● Problem details: Lines containing the word "this" are the ones to copy from the records below.

Structured object records:
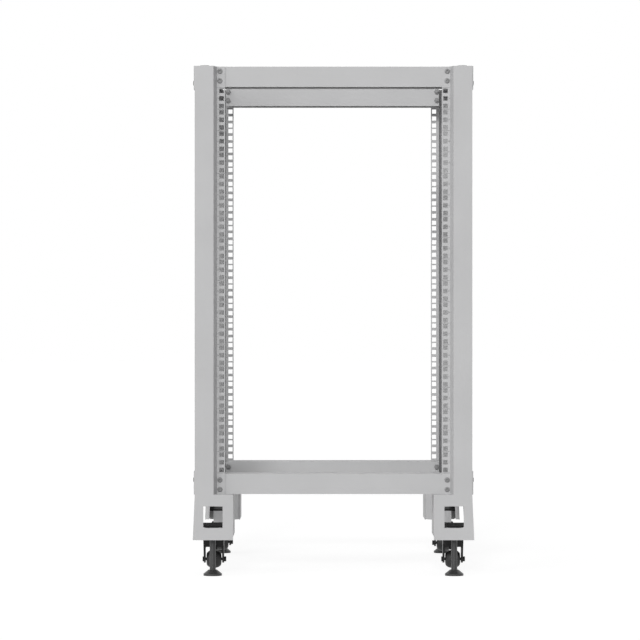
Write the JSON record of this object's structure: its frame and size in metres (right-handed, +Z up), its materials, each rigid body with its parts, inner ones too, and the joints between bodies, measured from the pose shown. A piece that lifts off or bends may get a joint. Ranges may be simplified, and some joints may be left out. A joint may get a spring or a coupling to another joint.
{
  "type": "four post open frame rack",
  "caption": "Open frame equipment rack of four folded sheet posts with square-hole mounting flanges, cross bars, side rails, and windowed legs on casters with levelling feet.",
  "frame": {"origin": "on the floor, midway between the four posts", "axes": "+Z up, the front faces -Y, +X to the right seen from the front"},
  "size_m": [0.583, 0.636, 1.0611],
  "materials": {
    "frame_paint": "light grey powder coat, satin, with a fine even texture",
    "black_steel": "black painted steel, satin, with plated axle bolts",
    "wheel_rubber": "black rubber, slightly shiny",
    "foot_black": "black plated steel stem and pad"
  },
  "bodies": {
    "frame": {"post_front_left": "frame_paint", "post_front_right": "frame_paint", "post_rear_left": "frame_paint", "post_rear_right": "frame_paint", "post_caps": "frame_paint", "top_bar_front": "frame_paint", "top_bar_rear": "frame_paint", "bottom_bar_front": "frame_paint", "bottom_bar_rear": "frame_paint", "top_side_rail_left": "frame_paint", "top_side_rail_right": "frame_paint", "bottom_side_rail_left": "frame_paint", "bottom_side_rail_right": "frame_paint", "leg_front_left": "frame_paint", "leg_front_right": "frame_paint", "leg_rear_left": "frame_paint", "leg_rear_right": "frame_paint", "caster_mounts": "frame_paint", "mount_shelf_front_left": "black_steel", "mount_shelf_front_right": "black_steel", "mount_shelf_rear_left": "black_steel", "mount_shelf_rear_right": "black_steel"},
    "swivel_front_left": {"caster_fork_front_left": "black_steel"},
    "wheel_front_left": {"caster_wheel_front_left": "wheel_rubber"},
    "foot_front_left": {"levelling_foot_front_left": "foot_black"},
    "swivel_front_right": {"caster_fork_front_right": "black_steel"},
    "wheel_front_right": {"caster_wheel_front_right": "wheel_rubber"},
    "foot_front_right": {"levelling_foot_front_right": "foot_black"},
    "swivel_rear_left": {"caster_fork_rear_left": "black_steel"},
    "wheel_rear_left": {"caster_wheel_rear_left": "wheel_rubber"},
    "foot_rear_left": {"levelling_foot_rear_left": "foot_black"},
    "swivel_rear_right": {"caster_fork_rear_right": "black_steel"},
    "wheel_rear_right": {"caster_wheel_rear_right": "wheel_rubber"},
    "foot_rear_right": {"levelling_foot_rear_right": "foot_black"}
  },
  "joints": [
    {"name": "swivel_front_left", "type": "hinge", "parent": "frame", "child": "swivel_front_left", "pos_m": [-0.251, -0.2355, 0.075], "axis": [0, 0, 1], "continuous": true},
    {"name": "roll_front_left", "type": "hinge", "parent": "swivel_front_left", "child": "wheel_front_left", "pos_m": [-0.251, -0.2215, 0.0285], "axis": [1, 0, 0], "continuous": true},
    {"name": "level_front_left", "type": "slide", "parent": "frame", "child": "foot_front_left", "axis": [0, 0, 1], "range_m": [0, 0.012]},
    {"name": "swivel_front_right", "type": "hinge", "parent": "frame", "child": "swivel_front_right", "pos_m": [0.251, -0.2355, 0.075], "axis": [0, 0, 1], "continuous": true},
    {"name": "roll_front_right", "type": "hinge", "parent": "swivel_front_right", "child": "wheel_front_right", "pos_m": [0.251, -0.2215, 0.0285], "axis": [1, 0, 0], "continuous": true},
    {"name": "level_front_right", "type": "slide", "parent": "frame", "child": "foot_front_right", "axis": [0, 0, 1], "range_m": [0, 0.012]},
    {"name": "swivel_rear_left", "type": "hinge", "parent": "frame", "child": "swivel_rear_left", "pos_m": [-0.251, 0.2355, 0.075], "axis": [0, 0, 1], "continuous": true},
    {"name": "roll_rear_left", "type": "hinge", "parent": "swivel_rear_left", "child": "wheel_rear_left", "pos_m": [-0.251, 0.2495, 0.0285], "axis": [1, 0, 0], "continuous": true},
    {"name": "level_rear_left", "type": "slide", "parent": "frame", "child": "foot_rear_left", "axis": [0, 0, 1], "range_m": [0, 0.012]},
    {"name": "swivel_rear_right", "type": "hinge", "parent": "frame", "child": "swivel_rear_right", "pos_m": [0.251, 0.2355, 0.075], "axis": [0, 0, 1], "continuous": true},
    {"name": "roll_rear_right", "type": "hinge", "parent": "swivel_rear_right", "child": "wheel_rear_right", "pos_m": [0.251, 0.2215, 0.0285], "axis": [1, 0, 0], "continuous": true},
    {"name": "level_rear_right", "type": "slide", "parent": "frame", "child": "foot_rear_right", "axis": [0, 0, 1], "range_m": [0, 0.012]}
  ]
}
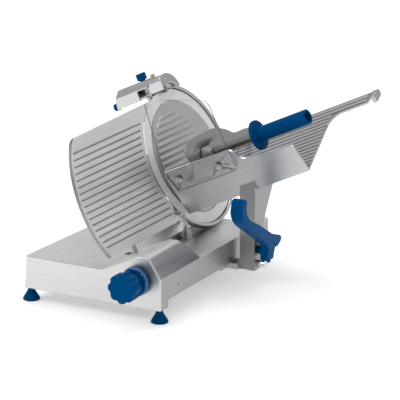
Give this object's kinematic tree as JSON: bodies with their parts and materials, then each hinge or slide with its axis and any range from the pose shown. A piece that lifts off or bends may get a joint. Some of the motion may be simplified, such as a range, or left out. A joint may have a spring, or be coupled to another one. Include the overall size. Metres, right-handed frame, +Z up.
{
  "type": "deli meat slicer",
  "caption": "Gravity-feed deli meat slicer: tilted round blade in a ring guard, sliding food tray with pusher and clear hand guard, ribbed gauge plate, index knob and sharpener.",
  "frame": {"origin": "bottom centre of the whole machine's bounding box, on the counter under the feet", "axes": "+Z up, +Y away from the operator along the carriage travel, +X to the operator's right; the front panel faces -Y"},
  "size_m": [0.5872, 0.646, 0.3983],
  "materials": {
    "anodised": "satin brushed anodised aluminium",
    "cast_aluminium": "fine cast and polished aluminium",
    "stainless": "brushed stainless steel",
    "blade_steel": "ground and polished chromed blade steel",
    "chromed": "polished chrome",
    "blue_plastic": "glossy moulded blue plastic",
    "blue_rubber": "blue rubber foot, satin",
    "clear_guard": "clear polycarbonate sheet with polished edges",
    "black_plastic": "matte black plastic",
    "white_acetal": "white acetal bearing plastic",
    "drive_rubber": "black poly-V belt rubber",
    "bronze": "sintered bronze bush",
    "iron": "dark painted motor iron",
    "abrasive": "bonded abrasive, rough",
    "green_button": "green push-button cap",
    "red_button": "red push-button cap"
  },
  "bodies": {
    "frame": {"base_housing": "anodised", "front_panel": "anodised", "feet": "blue_rubber", "bottom_cover": "stainless", "cover_screws": "stainless", "switch_plate": "black_plastic", "cable_gland": "black_plastic", "head_casting": "cast_aluminium", "belt_cover": "black_plastic", "spindle_bearings": "stainless", "drive_belt": "drive_rubber", "motor": "iron", "motor_cover": "black_plastic", "ring_guard": "cast_aluminium", "ring_bracket": "cast_aluminium", "slice_deflector": "stainless", "knife_cover": "anodised", "gauge_rod": "stainless", "index_bush": "bronze", "slide_rod": "chromed", "rod_end_blocks": "cast_aluminium", "anti_tip_rail": "stainless", "sharpener_post": "stainless"},
    "blade": {"blade": "blade_steel", "blade_screws": "stainless", "spindle": "stainless", "blade_pulley": "cast_aluminium"},
    "rotor": {"motor_rotor": "stainless"},
    "carriage": {"tray": "anodised", "hand_guard": "clear_guard", "carriage_screws": "stainless", "carriage_post": "anodised", "carriage_foot": "cast_aluminium", "carriage_bushes": "bronze", "carriage_handle": "blue_plastic", "pusher_rail": "chromed", "rail_brackets": "stainless"},
    "roller": {"carriage_roller": "white_acetal"},
    "release_knob": {"release_knob": "chromed"},
    "gauge": {"gauge_plate": "anodised", "gauge_slide": "cast_aluminium"},
    "index": {"index_knob": "blue_plastic", "index_dial": "blue_plastic", "index_shaft": "stainless"},
    "pusher_bush": {"pusher_bush": "bronze"},
    "pusher": {"pusher_arm": "cast_aluminium", "pusher_plate": "anodised", "pusher_stem": "chromed", "pusher_grip": "blue_plastic"},
    "sharpener": {"sharpener_housing": "cast_aluminium", "sharpener_nose": "cast_aluminium", "nose_screw": "bronze"},
    "sharpener_knob": {"sharpener_knob": "blue_plastic"},
    "grinding_shaft": {"grinding_shaft": "blue_plastic"},
    "grinding_stone": {"grinding_stone": "abrasive"},
    "deburring_shaft": {"deburring_button": "stainless"},
    "deburring_stone": {"deburring_stone": "abrasive"},
    "cover_knob": {"cover_lock_knob": "blue_plastic"},
    "start_button": {"start_button": "green_button"},
    "stop_button": {"stop_button": "red_button"}
  },
  "joints": [
    {"name": "carriage_slide", "type": "slide", "parent": "frame", "child": "carriage", "axis": [0, 1, 0], "range_m": [-0.255, 0.04]},
    {"name": "roller_spin", "type": "hinge", "parent": "carriage", "child": "roller", "pos_m": [-0.02694, 0.081, 0.044], "axis": [1, 0, 0], "range_deg": [-1830, 290]},
    {"name": "release_knob_turn", "type": "hinge", "parent": "carriage", "child": "release_knob", "pos_m": [0.11106, 0.077, 0.043], "axis": [1, 0, 0], "range_deg": [-720, 0]},
    {"name": "blade_spin", "type": "hinge", "parent": "frame", "child": "blade", "pos_m": [-0.11194, 0.165, 0.226], "axis": [0.9026, 0, 0.4305], "continuous": true},
    {"name": "motor_spin", "type": "hinge", "parent": "frame", "child": "rotor", "pos_m": [-0.14394, 0.25, 0.18857], "axis": [0.9026, 0, 0.4305], "continuous": true},
    {"name": "gauge_slide", "type": "slide", "parent": "frame", "child": "gauge", "axis": [-0.9026, 0, -0.4305], "range_m": [0, 0.015]},
    {"name": "index_turn", "type": "hinge", "parent": "frame", "child": "index", "pos_m": [0.00506, -0.285, 0.087], "axis": [0, -1, 0], "range_deg": [0, 300]},
    {"name": "pusher_slide", "type": "slide", "parent": "carriage", "child": "pusher_bush", "axis": [0.9026, 0, 0.4305], "range_m": [-0.066, 0.23]},
    {"name": "pusher_swing", "type": "hinge", "parent": "pusher_bush", "child": "pusher", "pos_m": [0.00634, 0.26423, 0.25676], "axis": [0.9026, 0, 0.4305], "range_deg": [-100, 0]},
    {"name": "sharpener_lift", "type": "slide", "parent": "frame", "child": "sharpener", "axis": [-0.4305, 0, 0.9026], "range_m": [0, 0.02]},
    {"name": "sharpener_knob_turn", "type": "hinge", "parent": "sharpener", "child": "sharpener_knob", "pos_m": [-0.23595, 0.177, 0.38844], "axis": [-0.4305, 0, 0.9026], "range_deg": [0, 720]},
    {"name": "grinding_push", "type": "slide", "parent": "sharpener", "child": "grinding_shaft", "axis": [0.9026, 0, 0.4305], "range_m": [0, 0.003], "stiffness_N_per_m": 400},
    {"name": "grinding_spin", "type": "hinge", "parent": "grinding_shaft", "child": "grinding_stone", "pos_m": [-0.19182, 0.164, 0.3563], "axis": [0.9026, 0, 0.4305], "continuous": true},
    {"name": "deburring_push", "type": "slide", "parent": "sharpener", "child": "deburring_shaft", "axis": [-0.9026, 0, -0.4305], "range_m": [0, 0.003], "stiffness_N_per_m": 400},
    {"name": "deburring_spin", "type": "hinge", "parent": "deburring_shaft", "child": "deburring_stone", "pos_m": [-0.17016, 0.164, 0.36664], "axis": [0.9026, 0, 0.4305], "continuous": true},
    {"name": "cover_knob_turn", "type": "hinge", "parent": "frame", "child": "cover_knob", "pos_m": [-0.17512, 0.165, 0.19586], "axis": [0.9026, 0, 0.4305], "range_deg": [0, 720]},
    {"name": "start_push", "type": "slide", "parent": "frame", "child": "start_button", "axis": [1, 0, 0], "range_m": [0, 0.002], "stiffness_N_per_m": 500},
    {"name": "stop_push", "type": "slide", "parent": "frame", "child": "stop_button", "axis": [1, 0, 0], "range_m": [0, 0.002], "stiffness_N_per_m": 500}
  ],
  "couplings": [
    {"joint": "roller_spin", "follows": "carriage_slide", "rad_per_m": 125},
    {"joint": "motor_spin", "follows": "blade_spin", "ratio": 2.625},
    {"joint": "index_turn", "follows": "gauge_slide", "rad_per_m": 349}
  ]
}
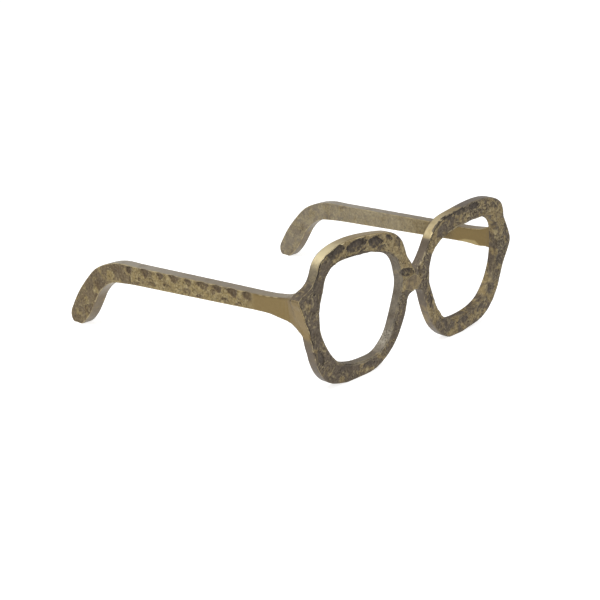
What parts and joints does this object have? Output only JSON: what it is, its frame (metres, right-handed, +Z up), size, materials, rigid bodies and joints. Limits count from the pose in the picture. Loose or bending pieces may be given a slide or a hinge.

● Response to the task:
Write the JSON record of this object's structure: its frame and size in metres (right-handed, +Z up), its materials, each rigid body with its parts, inner ones too, and the joints between bodies, measured from the pose shown. A piece that lifts off or bends may get a joint. Ranges may be simplified, and some joints may be left out. A joint may get a spring or a coupling to another joint.
Give this object's kinematic tree as JSON: bodies with their parts and materials, then each hinge or slide with its axis and any range from the pose shown. A piece that lifts off or bends may get a joint. Some of the motion may be simplified, such as a range, or left out. A joint may have a spring, or be coupled to another one. Include the overall size. Metres, right-handed frame, +Z up.
What parts and joints does this object have? Output only JSON: what it is, its frame (metres, right-handed, +Z up), size, materials, rigid bodies and joints. Limits count from the pose in the picture. Loose or bending pieces may be given a slide or a hinge.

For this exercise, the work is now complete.